- _Data shown_
____

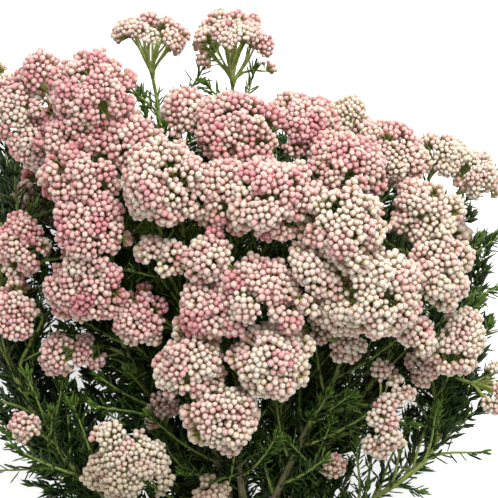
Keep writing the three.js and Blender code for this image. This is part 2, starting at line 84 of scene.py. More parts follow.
# A flower head: the limb that bears it, how pink it is from 0 to 1, the way it faces, and its domes,
# each a middle and a radius.
HEADS = {
    "top_left": ("left_up", 0.36, (-0.15, 0.93, 0.33), [(-57, 115, 92, 23), (-54, 105, 100, 13)]),
    "top_middle": ("centre_up", 0.28, (0.05, 0.93, 0.35), [
        (-8, 112, 90, 25), (6, 98, 88, 9), (16, 95, 84, 8),
    ]),
    "crown_left": ("left_up", 0.6, (-0.3, 0.6, 0.74), [
        (-86, 84, 133, 28), (-97, 60, 128, 18), (-116, 95, 120, 13),
    ]),
    "edge_left": ("left_low", 0.44, (-0.6, 0.5, 0.62), [
        (-128, 78, 108, 22), (-142, 84, 100, 17), (-118, 55, 112, 15),
    ]),
    "upper_left": ("left_mid", 0.6, (-0.35, 0.4, 0.85), [(-91, 39, 140, 23)]),
    "front_upper_left": ("front_left", 0.42, (-0.2, 0.32, 0.92), [(-46, 33, 160, 26), (-63, 57, 142, 18)]),
    "crown_middle": ("centre_up", 0.52, (-0.04, 0.68, 0.73), [(-6, 62, 140, 24), (-34, 74, 122, 17)]),
    "crown_right": ("right_up", 0.6, (0.12, 0.75, 0.65), [(30, 69, 124, 22)]),
    "back_right": ("right_up", 0.1, (0.2, 0.92, 0.33), [(56, 72, 96, 15)]),
    "upper_right": ("right_up", 0.58, (0.2, 0.55, 0.81), [(51, 45, 142, 23)]),
    "shoulder_right": ("right_mid", 0.4, (0.38, 0.7, 0.6), [(80, 52, 116, 21)]),
    "edge_upper_right": ("right_mid", 0.12, (0.45, 0.8, 0.4), [(107, 51, 96, 16)]),
    "edge_right": ("right_mid", 0.2, (0.68, 0.62, 0.38), [(127, 40, 84, 17)]),
    "front_middle": ("front_mid", 0.45, (0.03, 0.42, 0.91), [(12, 27, 165, 26), (-15, 29, 158, 19)]),
    "front_right": ("front_right", 0.25, (0.22, 0.3, 0.93), [(52, 10, 165, 28), (36, -10, 163, 19)]),
    "front_lower_right": ("front_right", 0.15, (0.32, -0.02, 0.95), [
        (70, -24, 163, 26), (48, -32, 152, 17), (90, -47, 144, 13),
    ]),
    "right_upper": ("right_mid", 0.2, (0.42, 0.4, 0.81), [(95, 20, 136, 22)]),
    "right_middle": ("right_mid", 0.22, (0.6, 0.1, 0.79), [(101, -12, 142, 24)]),
    "right_lower": ("right_low", 0.22, (0.55, -0.2, 0.81), [(112, -51, 120, 18), (98, -63, 108, 12)]),
    "centre": ("front_mid", 0.45, (0, 0.1, 0.99), [
        (7, -24, 160, 24), (-20, -5, 162, 15), (-22, -34, 156, 18),
    ]),
    "centre_low": ("front_mid", 0.26, (0.12, -0.12, 0.98), [(10, -59, 154, 25)]),
    "centre_left": ("front_left", 0.3, (-0.2, -0.1, 0.97), [(-32, -63, 150, 20)]),
    "centre_bottom": ("front_mid", 0.2, (-0.05, -0.32, 0.95), [(-13, -91, 148, 21)]),
    "sprig_left": ("front_left", 0.35, (-0.25, 0.3, 0.92), [(-52, -3, 150, 10), (-41, -3, 152, 9)]),
    "left_middle": ("left_mid", 0.64, (-0.4, 0.15, 0.9), [(-86, 11, 145, 22)]),
    "left_edge_middle": ("left_low", 0.52, (-0.7, 0.15, 0.7), [(-123, 3, 114, 19)]),
    "left_lower": ("left_mid", 0.6, (-0.4, -0.05, 0.92), [(-87, -19, 137, 23)]),
    "left_edge_lower": ("left_low", 0.52, (-0.75, 0, 0.66), [(-128, -36, 112, 18)]),
    "inner_left": ("front_left", 0.55, (-0.3, -0.1, 0.95), [(-59, -36, 130, 17)]),
    "sparse_left": ("left_mid", 0.5, (-0.4, -0.2, 0.89), [(-88, -56, 110, 12), (-104, -57, 112, 13)]),
    "bottom_left": ("left_mid", 0.12, (-0.32, -0.3, 0.9), [(-64, -120, 124, 28)]),
    "deep_left": ("left_mid", 0.3, (-0.2, 0.2, 0.96), [(-46, -89, 101, 12)]),
    "column_right": ("front_right", 0.25, (0.35, -0.35, 0.87), [
        (73, -91, 122, 12), (73, -104, 116, 13), (81, -78, 124, 10), (72, -68, 122, 8),
    ]),
    "inner_right": ("front_right", 0.25, (0.15, -0.3, 0.94), [(52, -53, 132, 11), (37, -42, 128, 13)]),
    "small_left": ("left_low", 0.25, (-0.5, 0.3, 0.8), [(-122, -98, 110, 10)]),
    "bottom_edge_right": ("right_low", 0.12, (0.8, -0.1, 0.6), [(138, -77, 86, 18)]),
    "small_right": ("right_low", 0.4, (0.3, -0.2, 0.93), [(46, -121, 98, 9)]),
    "bottom_middle": ("front_mid", 0.15, (0, -0.3, 0.95), [(-20, -133, 122, 12)]),
    "under_edge_left": ("under_left", 0.45, (-0.75, 0.3, -0.45), [(-112, 34, 54, 25)]),
    "under_top_left": ("under_left", 0.4, (-0.5, 0.8, -0.3), [(-84, 70, 58, 24)]),
    "under_top_middle": ("under_right", 0.35, (0, 0.8, -0.5), [(-6, 62, 48, 24)]),
    "under_top_right": ("under_right", 0.3, (0.45, 0.8, -0.3), [(58, 58, 58, 23)]),
    "under_edge_right": ("under_right", 0.2, (0.85, 0.2, -0.4), [(106, 8, 50, 24)]),
    "under_upper_left": ("under_left", 0.4, (-0.2, 0.25, -0.95), [(-62, 52, 19, 26)]),
    "under_upper_right": ("under_right", 0.3, (0.15, 0.2, -0.96), [(46, 40, 19, 26)]),
    "under_lower_left": ("under_left", 0.35, (-0.1, -0.1, -0.99), [(-34, -22, 17, 23)]),
    "under_lower_right": ("under_right", 0.25, (0.12, -0.1, -0.98), [(34, -32, 16.5, 22)]),
}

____

- _Given task_
Would you copy out each line exactly as written?

- _Solution for this problem_
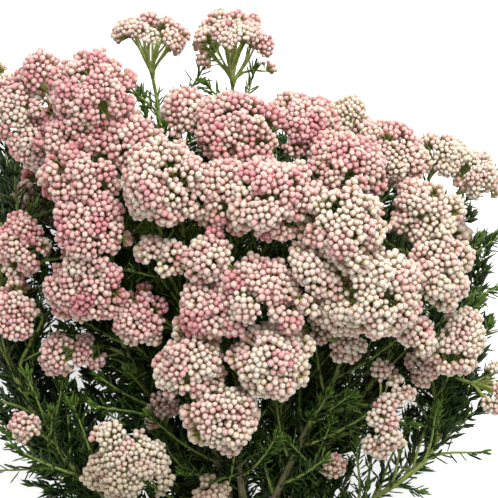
Keep writing the three.js and Blender code for this image. This is part 2, starting at line 84 of scene.py. More parts follow.
# A flower head: the limb that bears it, how pink it is from 0 to 1, the way it faces, and its domes,
# each a middle and a radius.
HEADS = {
    "top_left": ("left_up", 0.36, (-0.15, 0.93, 0.33), [(-57, 115, 92, 23), (-54, 105, 100, 13)]),
    "top_middle": ("centre_up", 0.28, (0.05, 0.93, 0.35), [
        (-8, 112, 90, 25), (6, 98, 88, 9), (16, 95, 84, 8),
    ]),
    "crown_left": ("left_up", 0.6, (-0.3, 0.6, 0.74), [
        (-86, 84, 133, 28), (-97, 60, 128, 18), (-116, 95, 120, 13),
    ]),
    "edge_left": ("left_low", 0.44, (-0.6, 0.5, 0.62), [
        (-128, 78, 108, 22), (-142, 84, 100, 17), (-118, 55, 112, 15),
    ]),
    "upper_left": ("left_mid", 0.6, (-0.35, 0.4, 0.85), [(-91, 39, 140, 23)]),
    "front_upper_left": ("front_left", 0.42, (-0.2, 0.32, 0.92), [(-46, 33, 160, 26), (-63, 57, 142, 18)]),
    "crown_middle": ("centre_up", 0.52, (-0.04, 0.68, 0.73), [(-6, 62, 140, 24), (-34, 74, 122, 17)]),
    "crown_right": ("right_up", 0.6, (0.12, 0.75, 0.65), [(30, 69, 124, 22)]),
    "back_right": ("right_up", 0.1, (0.2, 0.92, 0.33), [(56, 72, 96, 15)]),
    "upper_right": ("right_up", 0.58, (0.2, 0.55, 0.81), [(51, 45, 142, 23)]),
    "shoulder_right": ("right_mid", 0.4, (0.38, 0.7, 0.6), [(80, 52, 116, 21)]),
    "edge_upper_right": ("right_mid", 0.12, (0.45, 0.8, 0.4), [(107, 51, 96, 16)]),
    "edge_right": ("right_mid", 0.2, (0.68, 0.62, 0.38), [(127, 40, 84, 17)]),
    "front_middle": ("front_mid", 0.45, (0.03, 0.42, 0.91), [(12, 27, 165, 26), (-15, 29, 158, 19)]),
    "front_right": ("front_right", 0.25, (0.22, 0.3, 0.93), [(52, 10, 165, 28), (36, -10, 163, 19)]),
    "front_lower_right": ("front_right", 0.15, (0.32, -0.02, 0.95), [
        (70, -24, 163, 26), (48, -32, 152, 17), (90, -47, 144, 13),
    ]),
    "right_upper": ("right_mid", 0.2, (0.42, 0.4, 0.81), [(95, 20, 136, 22)]),
    "right_middle": ("right_mid", 0.22, (0.6, 0.1, 0.79), [(101, -12, 142, 24)]),
    "right_lower": ("right_low", 0.22, (0.55, -0.2, 0.81), [(112, -51, 120, 18), (98, -63, 108, 12)]),
    "centre": ("front_mid", 0.45, (0, 0.1, 0.99), [
        (7, -24, 160, 24), (-20, -5, 162, 15), (-22, -34, 156, 18),
    ]),
    "centre_low": ("front_mid", 0.26, (0.12, -0.12, 0.98), [(10, -59, 154, 25)]),
    "centre_left": ("front_left", 0.3, (-0.2, -0.1, 0.97), [(-32, -63, 150, 20)]),
    "centre_bottom": ("front_mid", 0.2, (-0.05, -0.32, 0.95), [(-13, -91, 148, 21)]),
    "sprig_left": ("front_left", 0.35, (-0.25, 0.3, 0.92), [(-52, -3, 150, 10), (-41, -3, 152, 9)]),
    "left_middle": ("left_mid", 0.64, (-0.4, 0.15, 0.9), [(-86, 11, 145, 22)]),
    "left_edge_middle": ("left_low", 0.52, (-0.7, 0.15, 0.7), [(-123, 3, 114, 19)]),
    "left_lower": ("left_mid", 0.6, (-0.4, -0.05, 0.92), [(-87, -19, 137, 23)]),
    "left_edge_lower": ("left_low", 0.52, (-0.75, 0, 0.66), [(-128, -36, 112, 18)]),
    "inner_left": ("front_left", 0.55, (-0.3, -0.1, 0.95), [(-59, -36, 130, 17)]),
    "sparse_left": ("left_mid", 0.5, (-0.4, -0.2, 0.89), [(-88, -56, 110, 12), (-104, -57, 112, 13)]),
    "bottom_left": ("left_mid", 0.12, (-0.32, -0.3, 0.9), [(-64, -120, 124, 28)]),
    "deep_left": ("left_mid", 0.3, (-0.2, 0.2, 0.96), [(-46, -89, 101, 12)]),
    "column_right": ("front_right", 0.25, (0.35, -0.35, 0.87), [
        (73, -91, 122, 12), (73, -104, 116, 13), (81, -78, 124, 10), (72, -68, 122, 8),
    ]),
    "inner_right": ("front_right", 0.25, (0.15, -0.3, 0.94), [(52, -53, 132, 11), (37, -42, 128, 13)]),
    "small_left": ("left_low", 0.25, (-0.5, 0.3, 0.8), [(-122, -98, 110, 10)]),
    "bottom_edge_right": ("right_low", 0.12, (0.8, -0.1, 0.6), [(138, -77, 86, 18)]),
    "small_right": ("right_low", 0.4, (0.3, -0.2, 0.93), [(46, -121, 98, 9)]),
    "bottom_middle": ("front_mid", 0.15, (0, -0.3, 0.95), [(-20, -133, 122, 12)]),
    "under_edge_left": ("under_left", 0.45, (-0.75, 0.3, -0.45), [(-112, 34, 54, 25)]),
    "under_top_left": ("under_left", 0.4, (-0.5, 0.8, -0.3), [(-84, 70, 58, 24)]),
    "under_top_middle": ("under_right", 0.35, (0, 0.8, -0.5), [(-6, 62, 48, 24)]),
    "under_top_right": ("under_right", 0.3, (0.45, 0.8, -0.3), [(58, 58, 58, 23)]),
    "under_edge_right": ("under_right", 0.2, (0.85, 0.2, -0.4), [(106, 8, 50, 24)]),
    "under_upper_left": ("under_left", 0.4, (-0.2, 0.25, -0.95), [(-62, 52, 19, 26)]),
    "under_upper_right": ("under_right", 0.3, (0.15, 0.2, -0.96), [(46, 40, 19, 26)]),
    "under_lower_left": ("under_left", 0.35, (-0.1, -0.1, -0.99), [(-34, -22, 17, 23)]),
    "under_lower_right": ("under_right", 0.25, (0.12, -0.1, -0.98), [(34, -32, 16.5, 22)]),
}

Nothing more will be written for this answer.